Ewald Kluge’s greatest victory

Kluge was 29 years old in June 1938, when he gained the victory in the Tourist Trophy that has made him a legend. Admittedly, we should not forget Omobono Tenni, who won the 250-cc class the previous year and was therefore the first non-British winner on a non-British bike. But in that year Kluge was already leading the field when forced to retire because of a technical defect. Tenni completed the 424-kilometer race in 3 hours, 32.06 minutes, with a 37-second lead over Stanley Woods on an Excelsior. Kluge’s victory a year later was the end of a proud era for the British. On his 250-cc DKW Kluge, who came from the German city of Dresden, not only recorded a new overall time of 3 hours 21.56 seconds for the race – an average speed of 125.56 km/h – but also set a new lap record and thoroughly demoralized his competitors. He crossed the finishing line a remarkable eleven minutes ahead of the runner-up, Ginger Wood.

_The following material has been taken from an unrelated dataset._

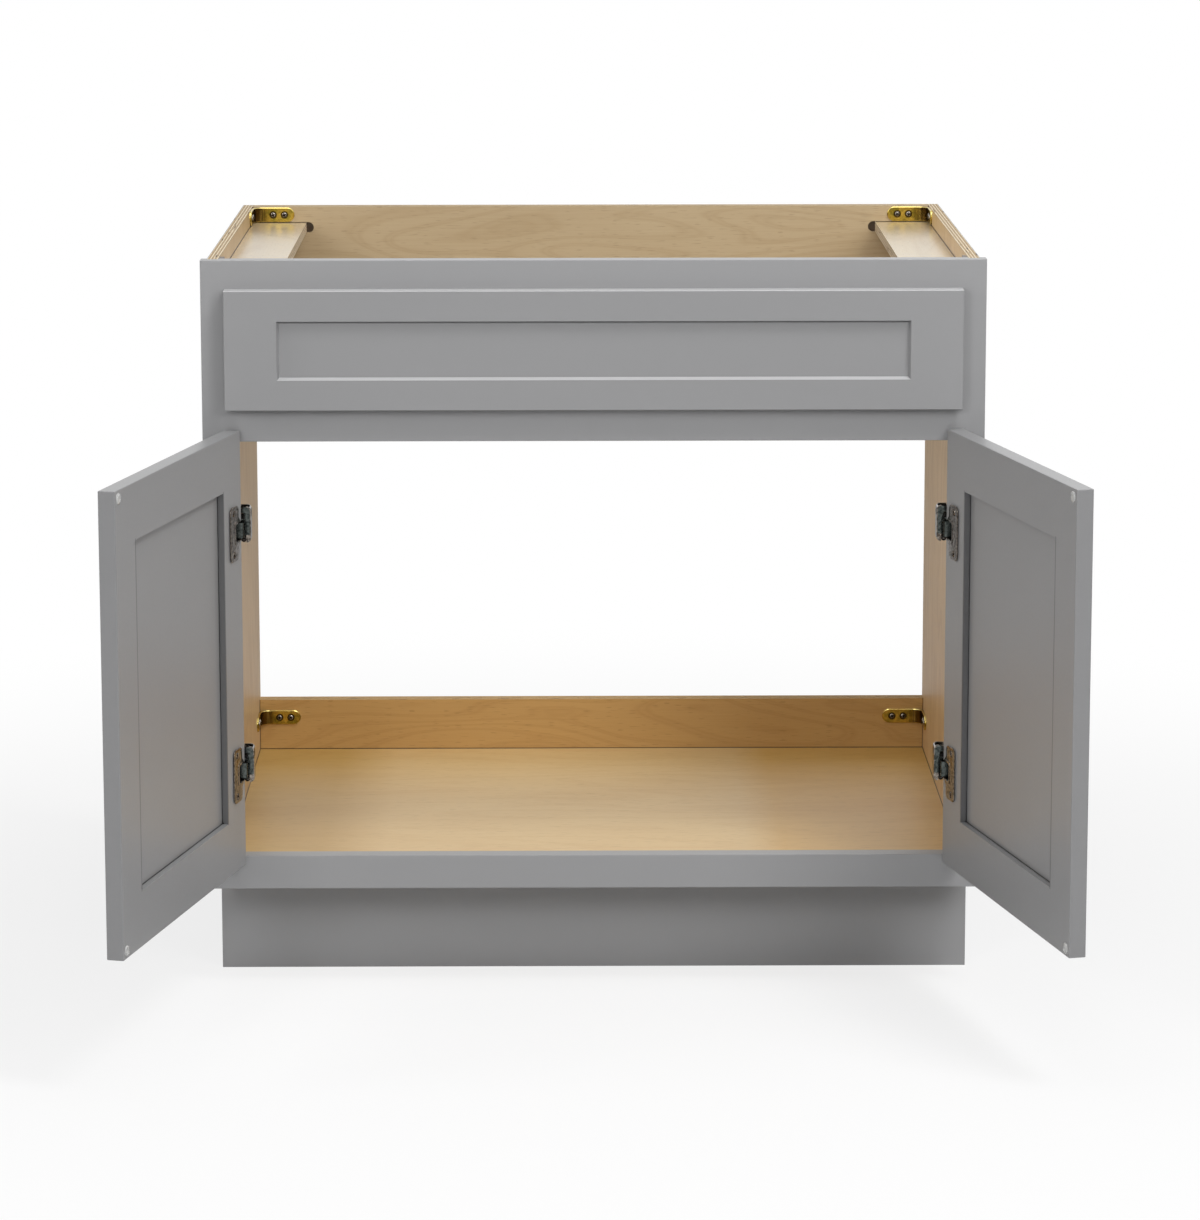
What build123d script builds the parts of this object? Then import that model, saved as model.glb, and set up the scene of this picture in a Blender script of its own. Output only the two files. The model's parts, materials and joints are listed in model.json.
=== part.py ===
from build123d import *
import os
from math import cos, radians, sin

# Framed sink base cabinet with two recessed-panel doors and a false drawer front.
# Millimetres, +Z up, +Y towards the wall. The origin lies on the floor, at the middle
# of the toe kick board. The doors are modelled open, against the stops of their hinges.

os.makedirs("parts", exist_ok=True)

# Overall size
cabinet_width = 838.2
cabinet_height = 800.1
cabinet_depth = 552.45
toe_height = 111.5
toe_recess = 80.7

# Sheet and board thicknesses
ply = 12.0
back_rail_ply = 18.0
frame_thickness = 19.05
front_thickness = 18.0

# Face frame
stile_width = 38.1
bottom_rail_height = 36.7
top_reveal = 30.5
middle_reveal = 35.8
frame_overhang = 6.35
frame_groove_depth = 6.0
tenon_length = 12.0
tenon_thickness = 6.5
tenon_shoulder = 6.0
frame_easing = 0.8

# Carcass
dado_depth = 6.0
joint_clearance = 0.1
floor_drop = 6.5
upper_rail_height = 101.6
lower_rail_above_floor = 60.7
stretcher_width = 63.3
stretcher_drop = 19.05
slot_height = 12.7
slot_depth = 8.0
slot_run_out = 8.8
slot_rise = 0.3

# Recessed-panel fronts
stile_face = 56.0
false_rail_face = 32.8
sticking = 2.5
recess = 6.2
panel_groove = 5.6
panel_groove_depth = 8.0
panel_play = 0.1
panel_float = 1.0
front_easing = 1.0
false_front_height = 128.9
front_overlay = 12.7

# Doors
door_overlay_top = 13.1
door_overlay_bottom = 7.4
centre_gap = 3.0
door_standoff = 2.4
open_angle = 104.0
bumper_diameter = 11.5
bumper_easing = 0.6
bumper_from_edge = 9.5
bumper_from_end = 8.5
bumper_clearance = 0.3

# Concealed hinges: cup and flange
hinge_above_bottom = 105.0
hinge_below_top = 108.0
pivot_from_edge = 6.4
pivot_depth = 7.45
cup_diameter = 34.8
cup_from_edge = 20.5
cup_depth = 11.6
cup_wall = 0.7
cup_clearance = 0.1
nose_from_edge = 2.3
nose_height = 20.2
flange_height = 59.0
flange_corner = 8.0
flange_rim = 0.7
flange_thickness = 1.0
cup_screw_spacing = 45.0
cup_screw_offset = 9.5

# Concealed hinges: arm, pin and frame plate
pin_diameter = 2.4
pin_running_gap = 0.05
knuckle_diameter = 4.4
arm_height = 16.5
arm_thickness = 1.6
arm_reach = 11.2
arm_bend = 1.2
carriage_front = 9.0
carriage_back = 15.6
plate_thickness = 1.6
plate_height = 39.2
plate_rise = 4.4
plate_projection = 12.3
plate_setback = 1.2
plate_depth = 16.4
plate_lip = 5.0
plate_corner = 4.5
plate_screw_low = 11.7
plate_screw_high = 16.0
access_diameter = 8.0
knob_from_stile = 4.7
knob_diameter = 4.6
knob_length = 3.4
knob_proud = 0.4
knob_drop = 11.9
spindle_diameter = 2.4

# Steel brackets at the rear corners, and clips behind the face frame
bracket_width = 17.2
bracket_leg = 49.5
bracket_thickness = 2.2
bracket_bend = 11.0
bracket_rim = 0.8
bracket_above_stretcher = 0.85
lower_bracket_below_rail = 21.3
bracket_screw_near = 24.3
bracket_screw_far = 37.7
clip_width = 18.0
clip_leg = 24.0
clip_thickness = 5.0
clip_tip = 2.2
clip_below_top = 0.8
clip_screw_distance = 15.5

# Cleats that hold the false front
cleat_width = 32.0
cleat_thickness = 12.0
cleat_lap = 11.0
cleat_from_clip = 2.75
cleat_screw_inset = 5.5
false_front_screw_spread = 50.0

# Screws
shank_diameter = 3.6
screw_play = 0.05
head_diameter = 6.0
head_height = 1.4
wood_entry = 9.0

# Places that follow from the sizes above
front = -(toe_recess + ply / 2)
frame_back = front + frame_thickness
back = front + cabinet_depth
half_width = cabinet_width / 2
stile_inner = half_width - stile_width
side_outer = half_width - frame_overhang
side_inner = side_outer - ply
rail_inner = back - back_rail_ply
false_front_bottom = cabinet_height - top_reveal - false_front_height
opening_top = false_front_bottom - middle_reveal
opening_bottom = toe_height + bottom_rail_height
top_rail_bottom = cabinet_height - top_reveal - front_overlay
middle_rail_top = opening_top + middle_reveal + front_overlay
floor_top = opening_bottom - floor_drop
floor_bottom = floor_top - ply
lower_rail_top = floor_top + lower_rail_above_floor
stretcher_top = cabinet_height - stretcher_drop
stretcher_bottom = stretcher_top - ply
stretcher_inner = side_inner - stretcher_width
front_edge = stile_inner + front_overlay
member_width = stile_face + sticking
door_bottom = opening_bottom - door_overlay_bottom
door_height = opening_top + door_overlay_top - door_bottom
door_width = front_edge - centre_gap / 2
pivot_x = front_edge - pivot_from_edge
pivot_y = front - door_standoff - pivot_depth
bracket_heights = {
    "upper": stretcher_top + bracket_above_stretcher + bracket_width / 2,
    "lower": lower_rail_top - lower_bracket_below_rail,
}
clip_top = cabinet_height - clip_below_top
clip_middle = clip_top - clip_width / 2
cleat_bottom = middle_rail_top - cleat_lap
cleat_top = top_rail_bottom + cleat_lap
cleat_middle = side_inner - clip_leg - cleat_from_clip - cleat_width / 2
plate_front = front + plate_setback
plate_middle = plate_front + plate_depth / 2
plate_outer = stile_inner - plate_projection
sides = {"left": -1, "right": 1}
hinges = {
    "lower": door_bottom + hinge_above_bottom,
    "upper": door_bottom + door_height - hinge_below_top,
}


def keep(piece, label):
    """Name a finished piece and write it to its own file."""
    piece.part.label = label
    export_step(piece.part, f"parts/{label}.step")


def placed(base, plane):
    """A plane given in the coordinates of another plane."""
    return Plane(base.location * plane.location)


def surface(x, y, z, normal):
    """Plane on a surface, with its Z axis pointing out of the material."""
    return Plane(origin=(x, y, z), z_dir=normal)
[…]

As a tribute to the memory of Ewald Kluge, one of the greatest riders in the history of Audi motorsport, Audi Tradition is taking part in the “Classic TT” on the Isle of Man from August 23 to 26. For the ‘parade laps’, about 60 kilometers long, AUDI AG’s Historical Department is entering a completely reconstructed DKW SS 250 dating from 1938. The actual bike ridden by Ewald Kluge no longer exists. All the DKW ULD 250 bikes entered by the factory, with their charge-pump rotary-valve engines, can no longer be traced. DKW was incidentally the first motorcycle manufacturer in the world to offer private entrants what we would today call ‘production racers’. Instead of being called ULD, they were badged ‘Super Sport’. Rolf Waldmann will ride a motorcycle of this type for Audi Tradition on the Isle of Man. Twice world champion runner-up, he has his own entry in the motorsport hall of fame: with 20 Grand Prix victories, he is the most successful rider never to take the champion’s title in the history of the World Motorcycle Championship.

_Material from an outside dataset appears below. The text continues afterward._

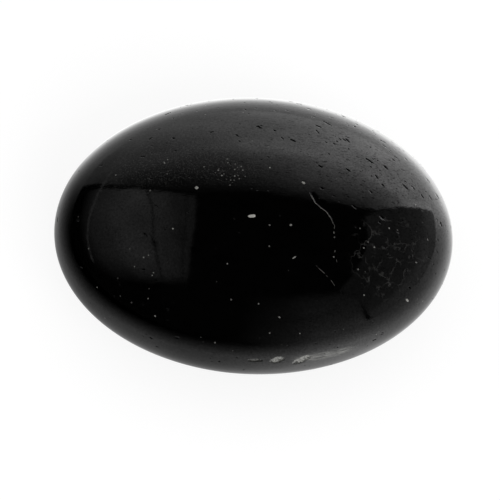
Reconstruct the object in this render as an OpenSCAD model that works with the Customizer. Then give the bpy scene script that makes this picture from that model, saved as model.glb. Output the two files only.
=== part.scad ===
// Basalt massage stone: one tumbled and polished pebble, domed above and a little flatter below.
// The polish has cut through gas pits, pale crystals and mineral veins, so they lie in its skin.
// Millimetres, +Z up. The origin is the middle of the worn flat that the stone rests on.

/* [Stone] */
// Length of the stone, along X
stone_l = 70; // [50:1:100]
// Width of the stone, along Y
stone_w = 53; // [38:1:76]
// Height of the crown above the widest section
crown_h = 17; // [12:0.5:26]
// Height of the widest section above the resting flat
belly_h = 15; // [10:0.5:22]
// Length of the flat worn under the belly
rest_l = 18; // [8:1:24]

/* [Gas pits] */
// Depth of a large pit at its middle
pit_depth = 0.25; // [0.2:0.05:0.6]
// Diameter of a small round pit
small_pit_d = 0.5; // [0.4:0.1:1.2]
// Number of small pits, spread evenly over the whole stone
small_pit_count = 18; // [1:1:40]
// Direction in which the flowing lava drew the gas out, from +X
flow_turn = -32; // [-90:1:90]

/* [Chips] */
// Depth of a chip knocked out of the front
chip_depth = 0.3; // [0.1:0.05:0.5]
// How far the rubbed facet beside the chips is worn down
facet_depth = 0.2; // [0.05:0.05:0.4]

/* [Veins and crystals] */
// Width of the main vein at the surface
vein_w = 0.5; // [0.3:0.05:1]
// Width of a hairline vein at the surface
hairline_w = 0.3; // [0.2:0.05:0.5]
// How deep the vein mineral reaches below the surface
vein_depth = 1.2; // [0.6:0.1:2.4]
// How deep a crystal reaches below the surface
crystal_depth = 0.8; // [0.4:0.1:1.6]

/* [Hidden] */
$fn = 180;

// The stone is two half-ellipsoids that share their widest section. The flat cuts the lower one
// back, so its own depth is a little more than the height that stands above the flat.
half_l = stone_l / 2;
half_w = stone_w / 2;
belly_depth = belly_h / sqrt(1 - pow(rest_l / stone_l, 2));

// Turning by this angle each time spreads points evenly round a ball.
golden_turn = 180 * (3 - sqrt(5));

// Places on the skin are an azimuth round the stone, from +X, and a latitude, from -90 under the
// belly to 90 on the crown. A turn is measured away from the lava's flow.
// Large pits: azimuth, latitude, length, width, turn
large_pits = [
    [124, 35, 1.4, 0.4, 62],
    [143, 49, 0.8, 0.35, 70],
    [157, 53, 0.9, 0.4, 10],
    [175, 60, 0.7, 0.4, 0],
    [163, 37, 0.7, 0.3, 20],
    [118, 62, 0.7, 0.3, 40],
    [104, 67, 0.8, 0.35, -6],
    [89, 62, 1.2, 0.4, 4],
    [79, 63, 0.7, 0.35, 0],
    [64, 66, 1.1, 0.5, 4],
    [60, 47, 2, 0.4, 0],
    [61, 52, 1.2, 0.35, 8],
    [45, 51, 1.3, 0.35, -18],
    [28, 69, 0.9, 0.35, 2],
    [28, 51, 1.5, 0.45, 5],
    [21, 61, 0.8, 0.3, 0],
    [23, 46, 1.1, 0.35, -4],
    [12, 41, 1.4, 0.45, 0],
    [75, -25, 1.4, 0.45, 0],
    [200, -35, 1.2, 0.45, 12],
    [330, -50, 1.5, 0.4, 0],
];

// Crystals: azimuth, latitude, length, width, turn
crystals = [
    [271, 76, 1.4, 0.7, 38],
    [257, 29, 1, 0.6, 20],
    [324, 18, 1.1, 0.5, 0],
    [327, 10, 0.8, 0.5, 30],
    [304, 70, 0.7, 0.5, 60],
    [287, 72, 0.6, 0.4, 0],
    [285, 63, 0.8, 0.5, 0],
    [294, 58, 1.2, 0.4, 70],
    [281, 34, 0.7, 0.5, 0],
    [286, 29, 1.1, 0.4, 70],
    [6, 76, 1, 0.6, 0],
    [146, 76, 0.8, 0.6, 15],
    [190, 74, 0.8, 0.6, 0],
    [160, 62, 1, 0.4, -30],
    [219, 41, 1.1, 0.6, 20],
    [240, 48, 0.9, 0.7, 90],
    [349, 29, 0.7, 0.4, 0],
    [337, 29, 0.7, 0.4, 40],
    [178, 14, 0.8, 0.5, 0],
    [80, 12, 1, 0.6, 25],
    [40, -20, 0.9, 0.6, 0],
    [128, -34, 1.1, 0.6, 50],
    [222, -28, 0.8, 0.6, 10],
    [310, -42, 1, 0.5, 80],
];

// Chips low on the front: azimuth, latitude, length, width, turn
chips = [
    [273, 8, 2.6, 0.8, 8],
    [279, 8, 2.8, 1.4, 30],
    [286, 6, 3.8, 1.6, 38],
];

// The facet rubbed flat to the right of the chips: azimuth, latitude
facet = [295, 5];

// Veins, as seen from above: points as shares of the half-length and the half-width
main_vein = [[0.27, -0.04], [0.3, -0.11], [0.36, -0.17], [0.4, -0.25]];
hairline_veins = [
    [[0.4, -0.25], [0.4, -0.37], [0.42, -0.48]],
    [[0.32, -0.51], [0.38, -0.57], [0.43, -0.63]],
];

function unit(v) = v / norm(v);

function half_h(latitude) = latitude > 0 ? crown_h : belly_depth;

function skin_point(azimuth, latitude) = [
    half_l * cos(latitude) * cos(azimuth),
    half_w * cos(latitude) * sin(azimuth),
    belly_h + half_h(latitude) * sin(latitude),
];

function skin_normal(azimuth, latitude) = unit([
    cos(latitude) * cos(azimuth) / half_l,
    cos(latitude) * sin(azimuth) / half_w,
    sin(latitude) / half_h(latitude),
]);

// Puts its children on the skin, with their Z straight out of it and their X along the flow.
module on_skin(azimuth, latitude) {
    place = skin_point(azimuth, latitude);
    out = skin_normal(azimuth, latitude);
    flow = [cos(flow_turn), sin(flow_turn), 0];
    along = unit(flow - (flow * out) * out);
    across = cross(out, along);
    multmatrix([
        [along.x, across.x, out.x, place.x],
        [along.y, across.y, out.y, place.y],
        [along.z, across.z, out.z, place.z],
    ]) children();
}

// One half of the outside, cut flat through its widest section.
module half_stone(half_plan, height) {
    intersection() {
        scale([half_plan.x, half_plan.y, height]) sphere(1);
        translate([-stone_l, -stone_w, 0]) cube([2 * stone_l, 2 * stone_w, 2 * height]);
    }
}

// The tumbled outside before the flat is worn, or what is left inside a skin of some thickness.
module tumbled_shape(skin = 0) {
    half_plan = [half_l - skin, half_w - skin];
    translate([0, 0, belly_h]) {
        half_stone(half_plan, crown_h - skin);
        mirror([0, 0, 1]) half_stone(half_plan, belly_depth - skin);
    }
}

// What the worn flat takes off the belly.
module below_rest() {
    translate([-stone_l, -stone_w, -2 * belly_depth])
        cube([2 * stone_l, 2 * stone_w, 2 * belly_depth]);
}

// A hollow with its rim at the skin, deepest in its middle.
module hollow(length, width, depth) {
    scale([length / 2, width / 2, depth]) sphere(1);
}

module pits() {
    for (pit = large_pits) {
        on_skin(pit[0], pit[1]) rotate(pit[4]) hollow(pit[2], pit[3], pit_depth);
    }
    for (i = [0 : small_pit_count - 1]) {
        latitude = asin(1 - 2 * (i + 0.5) / small_pit_count);
        on_skin(i * golden_turn, latitude) sphere(d = small_pit_d);
    }
}

module front_chips() {
    for (chip = chips) {
        on_skin(chip[0], chip[1]) rotate(chip[4]) hollow(chip[2], chip[3], chip_depth);
    }
    on_skin(facet[0], facet[1]) translate([-half_l, -half_l, -facet_depth])
        cube([stone_l, stone_l, belly_h]);
}

module crystal_blocks() {
    for (crystal = crystals) {
        on_skin(crystal[0], crystal[1]) rotate(crystal[4])
            cube([crystal[2], crystal[3], 2 * crystal_depth], center = true);
    }
}

// A crack along the given points, cut straight down from above.
module crack(points, width) {
    places = [for (point = points) [point.x * half_l, point.y * half_w]];
    linear_extrude(belly_h + 2 * crown_h) {
        for (i = [1 : len(places) - 1]) {
            step = places[i] - places[i - 1];
            translate(places[i - 1]) rotate(atan2(step.y, step.x))
                translate([0, -width / 2]) square([norm(step), width]);
        }
        for (place = places) {
            translate(place) circle(d = width);
        }
    }
}

// The mineral in the cracks, from the skin down to the veins' depth.
module vein_solids() {
    difference() {
        intersection() {
            tumbled_shape();
            translate([0, 0, belly_h]) {
                crack(main_vein, vein_w);
                for (points = hairline_veins) crack(points, hairline_w);
            }
        }
        tumbled_shape(vein_depth);
    }
}

module stone_body() {
    color("#101012") difference() {
        tumbled_shape();
        below_rest();
        pits();
        front_chips();
        crystal_blocks();
        vein_solids();
    }
}

module vein_fill() {
    color("#8f8d86") vein_solids();
}

module feldspar_crystals() {
    color("#b9b7ae") intersection() {
        tumbled_shape();
        crystal_blocks();
    }
}

stone_body();
vein_fill();
feldspar_crystals();
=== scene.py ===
# %% [markdown]
# # A polished basalt massage stone
#
# One smooth pebble of black basalt, tumbled and polished until it shines like glass. The packed
# CAD model gives its size, its resting flat, its pits and chips, and the places of the minerals in
# its skin. This file grows the finer skin on that frame and gives each mineral its own finish.
# Lengths are in metres, as the frame's are, and MM turns millimetres into them.

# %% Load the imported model
import math
import random

import bmesh
import bpy
import numpy as np
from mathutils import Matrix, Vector, kdtree, noise
from mathutils.bvhtree import BVHTree


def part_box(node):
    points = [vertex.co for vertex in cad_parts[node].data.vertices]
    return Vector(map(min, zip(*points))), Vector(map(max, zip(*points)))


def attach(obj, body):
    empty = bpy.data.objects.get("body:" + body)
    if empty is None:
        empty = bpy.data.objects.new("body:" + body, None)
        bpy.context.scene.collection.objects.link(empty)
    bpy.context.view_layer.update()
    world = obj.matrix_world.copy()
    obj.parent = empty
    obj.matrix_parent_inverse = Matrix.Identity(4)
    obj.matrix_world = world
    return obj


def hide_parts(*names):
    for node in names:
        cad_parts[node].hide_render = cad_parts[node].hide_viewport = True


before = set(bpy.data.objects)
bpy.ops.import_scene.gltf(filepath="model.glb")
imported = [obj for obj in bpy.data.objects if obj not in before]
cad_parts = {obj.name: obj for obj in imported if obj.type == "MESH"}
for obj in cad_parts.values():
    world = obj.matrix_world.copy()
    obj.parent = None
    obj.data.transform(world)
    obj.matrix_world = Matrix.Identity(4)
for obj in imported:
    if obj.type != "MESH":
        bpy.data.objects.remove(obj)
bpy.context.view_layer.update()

MM = 0.001
scene = bpy.context.scene
print("CAD nodes:", sorted(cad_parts))

# %% [markdown]
# ## The stone's own shape
#
# The stone is two half-ellipsoids on one widest section, a deeper one above and a shallower one
# below that is cut back by the resting flat. Three heights and two half-sizes say all of it, and
# the CAD mesh holds them: its box, its widest corner, and the end of its flat.

# %% Read the driving sizes off the CAD stone
def corners_of(name):
    """The corners of a CAD node's mesh, as rows of x, y, z."""
    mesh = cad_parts[name].data
    rows = np.empty(len(mesh.vertices) * 3)
    mesh.vertices.foreach_get("co", rows)
    return rows.reshape(-1, 3)


low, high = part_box("stone_body")
HALF_L = (high.x - low.x) / 2
HALF_W = (high.y - low.y) / 2
cad_stone = corners_of("stone_body")
WIDEST_Z = float(cad_stone[cad_stone[:, 0].argmax(), 2])
CROWN = high.z - WIDEST_Z
LEVEL_SLACK = 0.002 * MM
flat_corners = cad_stone[cad_stone[:, 2] < low.z + LEVEL_SLACK]
FLAT_HALF = float(flat_corners[:, 0].max())
BELLY = WIDEST_Z / math.sqrt(1 - (FLAT_HALF / HALF_L) ** 2)
print(f"half-length {HALF_L / MM:.2f}, half-width {HALF_W / MM:.2f}, widest at {WIDEST_Z / MM:.2f} mm")
print(f"crown {CROWN / MM:.2f}, belly {BELLY / MM:.2f}, half of the flat {FLAT_HALF / MM:.2f} mm")

# %% [markdown]
# Every place on the skin is named by a unit direction. Stretching that direction by the half-sizes
# lands on the skin, and dividing by them gives the way straight out, so one function serves the
# stone, the pits and the inlays alike.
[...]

At the time Ewald Kluge was racing there was no World Championship, only European Championship race series. His 1938 victory on the Isle of Man was the highlight of his highly successful career. Of the fourteen races he entered for in that season, the DKW rider won twelve and came in second twice. His unrepeatable string of trophies: European, German race and hillclimb champion and the very rare “Champion of Champions” accolade granted only to those who finished the season with the highest possible number of points. At the end of the 1930s, Ewald Kluge was the leading light on the German motorcycle scene. He took the European championship title twice, in 1938 and 1939, was German champion four times and a member of the German team that won the Silver Vase. Auto Union, for whom Kluge rode throughout his competition career, even sent him out to Australia in 1938, to help promote the local market for the former Saxon manufacturer.
After an ocean voyage lasting more than 40 days, Kluge entered for four races and won them all, including victory on his 250-cc bike in a 350-cc race.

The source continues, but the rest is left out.